From Pete (M) - Grey Wagtail in Dorset - Just had one of our colour ringed Grey Wagtails from this last autumn’s Ringing at Middleton NR, North Lancs seen here! Ringed on 30/8/20 and first seen in Dorset about a month ago. 

South shore.
Surprise 1:
As the tide started to flood, this Guillemot was in the shallow channel next to No.1 outflow. Later it waddled out of the water to rest on the beach

Report and pictures from Janet

Towards high water a visiting birder reported 2 female/immature Black Redstarts on Red Nab, which had then been flushed along the wall by walkers. Myself (MD) and Pete Woodruff were in the area, we split up, and after an hour, relocated them just 30m from the original sighting, on the rocks east of Red Nab. They were very mobile and kept disappearing then reappearing, sometimes two together other times a single bird. By this time we had been joined by Kevin Eaves, and between us managed some record shots.
These two by Kevin

Surprise 2:
Kevin had "both" birds together at Red Nab and looked over to me and Pete who were photographing another 100m away - there were three Black Redstarts! That's why, sometimes we were only seeing a solitary bird.
This first  picture, plus Kevin's above, show how "plain" they can look when stationary 
But this one, although rubbish quality, just shows how "startling" they are when they take flight.

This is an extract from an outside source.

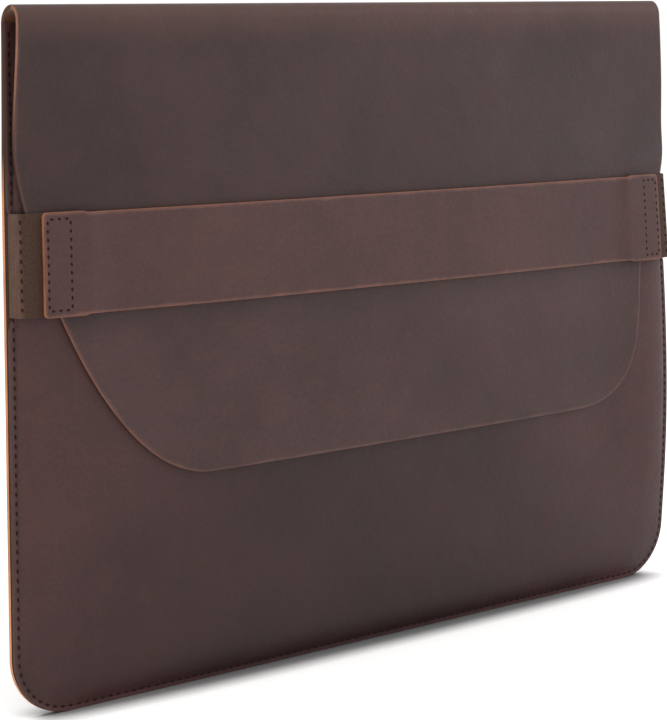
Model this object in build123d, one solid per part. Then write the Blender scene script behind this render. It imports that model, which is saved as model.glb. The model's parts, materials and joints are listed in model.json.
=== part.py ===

Surprise 3 - at one point just before high water, there were 6 Rock Pipit on and around Red Nab.
Kevin took this shot of one.
This video allows you to hear, one calling in response to other calls. - at one point it appears to be counting all the birds flying around - the background noise is the sea behind me.

And the final surprise:
This video shows just how quickly nature reclaims, what is rightly theirs, when left alone.
This fox casually strolled along the high tide line, out from Ocean Edge, checking for carrion. Ocean Edge has been locked down for two weeks, so only minimal disturbance. It knew I was there, but paid me no heed. Much to my delight! You can tell how close it was, you can hear its footsteps through a wet patch.

I imagine that by tomorrow, it will be back to taking pleasure from a walk in the rain.